As to the stupid things you are being told, I would not deprive your family of those ineffectual weapons . . . But at least my heart is my own, dear Aglae : all that you are, all that I owe you, justifies my love, and nothing, not even you, can keep me from adoring you.’
Heart wrenching stuff, but let’s not forget that not only did Lafayette have a devoted wife in the wings but he was also caught up with the society beauty, Diane-Adélaïde de Damas d’Antigny, Comtesse de Simiane (pictured below), who was ready and waiting to comfort him after his split from Aglaé. Lafayette spent his time after his break from Aglaé hanging about with his society friends and trying to curry favour at Versailles, apparently unaware that she was now a persona non grata in aristocratic circles and was no longer received anywhere.
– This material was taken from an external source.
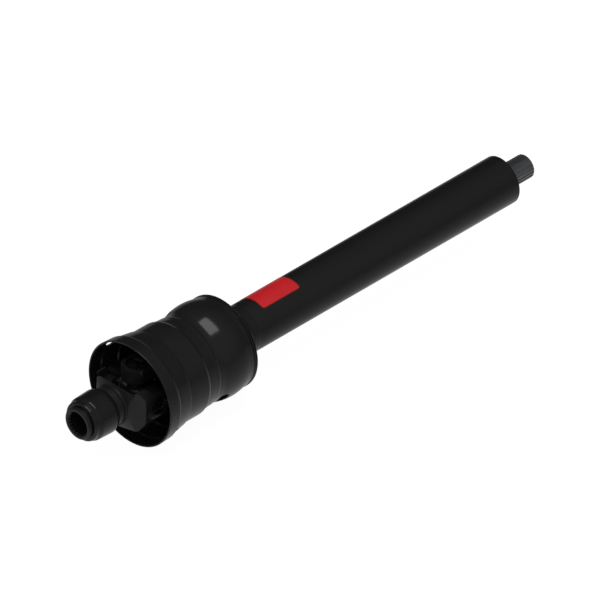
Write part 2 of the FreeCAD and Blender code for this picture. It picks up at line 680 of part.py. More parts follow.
def make_centre_housing():
    """Double fork of the joint: plates above and below, with an open web between the crosses."""
    front, rear = S.joint_station, REAR_STATION
    side = S.joint_length / 2 + S.ear_straight
    plan = prism("housing_plan", PLAN, MIDDLE_STATION, HOUSING_FACE * 2, [
        (-side, -S.ear_half), (side, -S.ear_half), (side, S.ear_half), (-side, S.ear_half)],
        {1: (S.ear_curve, -1), 3: (S.ear_curve, -1)})
    reach = side + S.ear_curve
    slope = HOUSING_FACE - S.waist_height
    outline = prism("housing_outline", SIDE_VIEW, MIDDLE_STATION, THROUGH, [
        (-reach, -HOUSING_FACE), (-S.waist_half - slope, -HOUSING_FACE),
        (-S.waist_half, -S.waist_height), (S.waist_half, -S.waist_height),
        (S.waist_half + slope, -HOUSING_FACE), (reach, -HOUSING_FACE), (reach, HOUSING_FACE),
        (S.waist_half + slope, HOUSING_FACE), (S.waist_half, S.waist_height),
        (-S.waist_half, S.waist_height), (-S.waist_half - slope, HOUSING_FACE),
        (-reach, HOUSING_FACE)])
    slot = prism("housing_slot", SIDE_VIEW, MIDDLE_STATION, THROUGH, [
        (-FAR_OFF, -S.ear_inside), (FAR_OFF, -S.ear_inside), (FAR_OFF, S.ear_inside),
        (-FAR_OFF, S.ear_inside)])
    plates = cut("housing_plates", common("housing_block", plan, outline), slot)
    web = rod("housing_web", S.web_radius, S.web_thickness,
              MIDDLE_STATION - S.web_thickness / 2, TO_X)
    hole = rod("housing_hole", S.web_hole, S.web_recess * 2, MIDDLE_STATION - S.web_recess, TO_X)
    solid = fuse("housing_solid", plates, web)
    tools = ear_tools("housing_front", front, UP) + ear_tools("housing_rear", rear, UP)
    return cut("centre_housing", solid, hole, *tools)


def make_shaft_yoke():
    """Inner yoke: fork, shank with the guard bearing's groove, and the centring socket."""
    station = REAR_STATION
    root = S.flare_reach + S.root_length
    end = station + S.shank_length
    track = TRACK_STATION
    near = station - EAR_END
    bore = S.shaft_tip + S.running_fit
    blank = turned_body("shaft_yoke_blank", [
        (near, 0), (near, S.fork_radius), (station + S.flare_reach, S.fork_radius),
        (station + root, S.shank_radius), (track, S.shank_radius),
        (track, S.shank_radius - S.track_depth),
        (track + S.track_width, S.shank_radius - S.track_depth),
        (track + S.track_width, S.shank_radius), (end - S.nose_chamfer, S.shank_radius),
        (end, S.shank_radius - S.nose_chamfer), (end, bore), (SHAFT_START, bore),
        (SHAFT_START, 0)])
    ring = fork("shaft_yoke", blank, station, 1, root, S.shank_radius)
    mouth = S.joint_length / 2 + S.socket_lead
    outside = S.ball_radius + S.socket_play + S.bush_wall + S.socket_wall
    middle = S.bridge_reach + S.bridge_depth / 2
    socket = rod("yoke_socket", outside, mouth - middle, station - mouth, TO_X)
    hollow = rod("yoke_socket_bore", outside - S.socket_wall, S.bush_length, station - mouth, TO_X)
    pin = through_rod("yoke_pin_hole", S.pin_radius, S.fork_radius, PIN_STATION, UP)
    tools = ear_tools("shaft_yoke_ear", station, TO_Y)
    return cut("shaft_yoke", fuse("shaft_yoke_solid", ring, socket), hollow, pin, *tools)


def make_centring_bush():
    """Bush that the centring ball runs in."""
    mouth = REAR_STATION - S.joint_length / 2 - S.socket_lead
    bore = S.ball_radius + S.socket_play
    return turned_body("centring_bush", [
        (mouth, bore + S.bush_wall / 2), (mouth, bore + S.bush_wall),
        (mouth + S.bush_length, bore + S.bush_wall), (mouth + S.bush_length, bore),
        (mouth + S.bush_wall, bore)])


def make_centring_ball():
    """Ball pressed on the tractor yoke's stud."""
    sphere = place(DOC.addObject("Part::Sphere", "ball_blank"), MIDDLE_STATION)
    bind(sphere, Radius=S.ball_radius)
    hole = rod("ball_hole", S.stud_radius, S.ball_radius,
               MIDDLE_STATION - S.ball_radius, TO_X)
    return cut("centring_ball", sphere, hole)


def make_splined_shaft():
    """Drive shaft with teeth all along."""
    end = S.shaft_station
    shaft = turned_body("splined_shaft", [
        (SHAFT_START, 0), (SHAFT_START, S.shaft_tip), (end - S.shaft_chamfer, S.shaft_tip),
        (end, S.shaft_tip - S.shaft_chamfer), (end, 0)])
    DOC.recompute()
    tooth_gap(shaft, "shaft", S.shaft_tip, S.shaft_root, None, OVERRUN)
    hole = body_sketch(shaft, "XY_Plane", "shaft_pin_outline")
    hole.addGeometry(Part.Circle(FreeCAD.Vector(PIN_STATION.value, 0, 0), ALONG_Z,
                                 S.pin_radius.value), False)
    hole.addConstraint(Sketcher.Constraint("Radius", 0, S.pin_radius.value))
    hole.setExpression("Constraints[0]", S.pin_radius.formula)
    constrain_axis(hole, "DistanceX", 0, 3, PIN_STATION)
    constrain_axis(hole, "DistanceY", 0, 3, as_size(0))
    pocket = shaft.newObject("PartDesign::Pocket", "shaft_pin_hole")
    pocket.Profile = hole
    pocket.Type = "ThroughAll"
    pocket.Midplane = True
    shaft.Tip = pocket
    return shaft


def make_spring_pin():
    """Rolled pin that holds the shaft in its yoke."""
    length = (S.shank_radius - S.side_gap) * 2
    outside = rod("pin_blank", S.pin_radius, length, PIN_STATION, UP,
                  -S.shank_radius + S.side_gap)
    inside = rod("pin_bore", S.pin_radius - S.pin_wall, S.shank_radius * 2, PIN_STATION, UP,
                 -S.shank_radius)
    return cut("spring_pin", outside, inside)


def make_shield_bearing():
    """Plastic ring that turns in the shank's groove and carries the guard."""
    track = TRACK_STATION
    back = track + S.track_width
    clear = S.shank_radius + S.side_gap
    lip = S.shank_radius - S.track_depth + S.side_gap
    return turned_body("shield_bearing", [
        (track - S.bearing_front, clear), (track - S.bearing_front, TUBE_BORE),
        (back + S.bearing_back, TUBE_BORE), (back + S.bearing_back, clear),
        (back - S.side_gap, clear), (back - S.side_gap, lip), (track + S.side_gap, lip),
        (track + S.side_gap, clear)])


def bell_outline():
    """Outside of the bell, from its mouth to its rear rim."""
    return [
        (S.mouth_station, S.mouth_radius), (S.skirt_end, S.skirt_radius),
        (S.cone_start, S.cone_radius), (S.cone_end, S.cone_end_radius),
        (S.drum_start, S.drum_radius), (S.drum_end, S.drum_radius),
        (S.waist_start, S.waist_start_radius), (S.waist_middle, S.waist_radius),
        (S.bulge_start, S.bulge_start_radius), (S.bulge_end, S.bulge_end_radius),
        (S.rim_station, S.rim_radius)]


def make_shield_bell():
    """Blown bell over the joint, stepped and bulged, with two pairs of level holes."""
    outside = bell_outline()
    inside = [(station, radius - S.bell_wall) for station, radius in reversed(outside)]
    rim = [(S.rim_station + S.rim_slope, S.flange_radius), (S.flange_station, S.flange_radius),
           (S.flange_station, S.rim_radius - S.bell_wall)]
    bulge = len(outside) - 3
    last = len(outside) + len(rim) + 1
    shell = turned_body("bell_shell", outside + rim + inside,
                        {bulge: (S.bulge_curve, 1), last: (S.bulge_curve - S.bell_wall, -1)})
    holes = []
    for name, radius, station, height in (
            ("small", S.small_hole, S.small_hole_station, S.small_hole_height),
            ("large", S.large_hole, S.large_hole_station, S.large_hole_height)):
        for side, way, level in (("high", TO_Y, height), ("low", opposite(TO_Y), -height)):
            hole = rod("bell_%s_hole_%s" % (name, side), radius, S.mouth_radius * 2, station, way)
            bind(hole, Placement__Base__z=level)
            holes.append(hole)
    return cut("shield_bell", shell, *holes)


def make_shield_back():
    """Cone that closes the bell behind the joint and sits on the guard tube."""
    front = S.flange_station
    thick = front + S.flange_thickness
    wall = S.back_wall
    inside = TUBE_RADIUS - S.tube_seat
    outside = TUBE_RADIUS + S.back_rise
    bell_bore = S.rim_radius - S.bell_wall
    end = S.back_station
    return turned_body("shield_back_cone", [
        (front, bell_bore - wall), (front, S.flange_radius), (thick, S.flange_radius),
        (thick, bell_bore), (end - S.back_lip, outside), (end, outside),
        (end + S.back_lip, TUBE_RADIUS + S.back_edge), (end + S.back_lip, inside),
        (end - S.sleeve_length, inside), (end - S.sleeve_length, inside + wall)],
        {5: (S.back_round, 1)})


def make_shield_tube():
    """Extruded guard tube over the shaft, with a turned seat for the back cone."""
    front = TRACK_STATION - S.tube_lead
    seat = TUBE_RADIUS - S.tube_seat
    seat_end = S.back_station + S.back_lip
    return turned_body("shield_tube", [
        (front, TUBE_BORE), (front, seat), (seat_end, seat), (seat_end, TUBE_RADIUS),
        (S.tube_end, TUBE_RADIUS), (S.tube_end, TUBE_BORE)])


def make_label():
    """Bare label with rounded corners, wrapped round the tube."""
    start = S.label_station
    end = start + S.label_length
    half = TUBE_RADIUS * math.sin(math.radians(S.label_span.value / 2))
    turn = FreeCAD.Rotation(ALONG_X, S.label_start.value + S.label_span.value / 2 - 90)
    edge = S.label_round
    outline = prism("label_outline", turn, as_size(0), TUBE_RADIUS * 2, [
        (start + edge, -half), (end - edge, -half), (end, edge - half), (end, half - edge),
        (end - edge, half), (start + edge, half), (start, half - edge), (start, edge - half)],
        {1: (edge, -1), 3: (edge, -1), 5: (edge, -1), 7: (edge, -1)})
    outline.Symmetric = False
    outside = TUBE_RADIUS + S.label_thickness
    sleeve = turned_body("label_sleeve", [
        (start, TUBE_RADIUS), (start, outside), (end, outside), (end, TUBE_RADIUS)])
    return common("label", sleeve, outline)


def group(name, *pieces):
    """Keep like pieces of one carrier in one node."""
    together = DOC.addObject("Part::Compound", name)
    together.Links = list(pieces)
    return together


def make_bearings():
    """Caps, snap rings and seals of the four pairs of ears."""
    nodes = {}
    pairs = (("yoke", S.joint_station, ("left", "right")),
             ("housing_front", S.joint_station, ("top", "bottom")),
             ("housing_rear", REAR_STATION, ("top", "bottom")),
             ("shaft_yoke", REAR_STATION, ("left", "right")))
    for owner, station, sides in pairs:
        rings, seals = [], []
        for side in sides:
            cap = "%s_cap_%s" % (owner, side)
            nodes[cap] = make_cap(cap, station, side)
            rings.append(make_snap_ring("%s_ring_%s" % (owner, side), station, side))
            seals.append(make_seal("%s_seal_%s" % (owner, side), station, side))
        nodes[owner + "_snap_rings"] = group(owner + "_snap_rings", *rings)
        nodes[owner + "_seals"] = group(owner + "_seals", *seals)
    return nodes


def make_nodes():
    """Build every piece and return them by node name."""
    nodes = {
        "tractor_yoke": make_tractor_yoke(),
        "slide_collar": make_slide_collar(),
        "collar_stop_ring": make_stop_ring(),
        "collar_spring": make_collar_spring(),
        "centring_ball": make_centring_ball(),
        "front_cross": make_cross("front_cross", S.joint_station),
        "front_grease_fitting": make_fitting("front_grease_fitting", S.joint_station),
        "centre_housing": make_centre_housing(),
        "rear_cross": make_cross("rear_cross", REAR_STATION),
        "rear_grease_fitting": make_fitting("rear_grease_fitting", REAR_STATION),
        "shaft_yoke": make_shaft_yoke(),
        "centring_bush": make_centring_bush(),
        "splined_shaft": make_splined_shaft(),
        "spring_pin": make_spring_pin(),
        "shield_bearing": make_shield_bearing(),
        "shield_bell": make_shield_bell(),
        "shield_back_cone": make_shield_back(),
        "shield_tube": make_shield_tube(),
        "label": make_label(),
    }
    nodes.update(make_lock_balls())
    nodes.update(make_bearings())
    return nodes


def check(nodes):
    """Stop at a feature that failed or a piece that is not a valid solid."""
    failed = [item.Name for item in DOC.Objects
              if "Invalid" in item.State or "Error" in item.State]
    if failed:
        raise RuntimeError("failed features: " + ", ".join(failed))
    for name, node in nodes.items():
        if node.Shape.isNull() or not node.Shape.isValid() or not node.Shape.Solids:
            raise RuntimeError("bad solid: " + name)


def main():
    """Build the pieces, check them and write one STEP file each."""
    nodes = make_nodes()
    DOC.recompute()
    check(nodes)
    os.makedirs("parts", exist_ok=True)
    for name, node in nodes.items():
        node.Label = name
        node.Shape.exportStep(os.path.join("parts", name + ".step"))
        box = node.Shape.BoundBox
        print("%-24s %2d solids %10.1f mm3  x %.1f to %.1f" % (
            name, len(node.Shape.Solids), node.Shape.Volume, box.XMin, box.XMax))


main()
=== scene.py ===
"""Looks of the guarded drive shaft: turned and forged pieces, their finishes, the studio."""
from __future__ import annotations

import json
import logging
import math
from dataclasses import dataclass, field
from enum import Enum

import bmesh
import bpy
from mathutils import Matrix, Vector


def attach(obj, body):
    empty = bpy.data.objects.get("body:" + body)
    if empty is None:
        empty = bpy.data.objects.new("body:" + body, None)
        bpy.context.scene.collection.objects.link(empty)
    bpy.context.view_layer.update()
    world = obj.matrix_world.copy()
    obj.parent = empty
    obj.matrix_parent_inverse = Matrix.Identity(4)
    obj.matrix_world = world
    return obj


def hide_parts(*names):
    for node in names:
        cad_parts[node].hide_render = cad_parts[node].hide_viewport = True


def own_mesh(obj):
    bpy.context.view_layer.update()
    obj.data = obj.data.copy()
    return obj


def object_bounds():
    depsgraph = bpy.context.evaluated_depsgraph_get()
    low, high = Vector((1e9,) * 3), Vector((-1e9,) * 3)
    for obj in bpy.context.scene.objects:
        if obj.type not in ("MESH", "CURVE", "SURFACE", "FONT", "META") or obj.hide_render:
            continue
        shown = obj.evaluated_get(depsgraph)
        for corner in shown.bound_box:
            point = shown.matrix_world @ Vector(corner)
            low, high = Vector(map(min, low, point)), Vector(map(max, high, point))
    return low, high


LOG = logging.getLogger("drive_shaft")
MILLIMETRE = 0.001
WHITE = (1.0, 1.0, 1.0, 1.0)
# Points nearer to each other than this, in metres, are one point.
WELD = 1e-7
# Angles in degrees past which an edge of a forging, a turned piece or a film stays sharp.
FORGED_CREASE = 30.0
TURNED_CREASE = 38.0
FILM_CREASE = 60.0
# Broad patches are this many times as large as the fine grain.
PATCH_SIZE = 24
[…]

The reason for this is that a rumour spread through Versailles that Aglaé was mother to not one but two love children, one the child of Lafayette and the other, the offspring of one of her footmen. It was also whispered that in her depravity, she had taken to hanging about the Palais Royale at night and selling herself alongside the prostitutes, like a latter day Messalina. It was all nonsense of course and almost certainly the product of the Duc de Chartres hurt pride and malicious tongue, but the damage was done and Aglaé was shamed to the extent that her own mother was determined to have her shut away in a convent (like the unfortunate Comtesse de Stainville) and wrote to the Duchesse de Chartres to warn her that her daughter’s reputation was now so damaged that she could not possibly have her as a lady in waiting any more. What a horrible woman!
In the end, it all became too much for Aglaé and she ended up selling all of her jewels and worldly goods and voluntarily retreating to a convent before her family could shut her up in one. Her husband could not prevent her from going and so decided to make her a generous annual allowance, which she mostly spent on alms and charity works.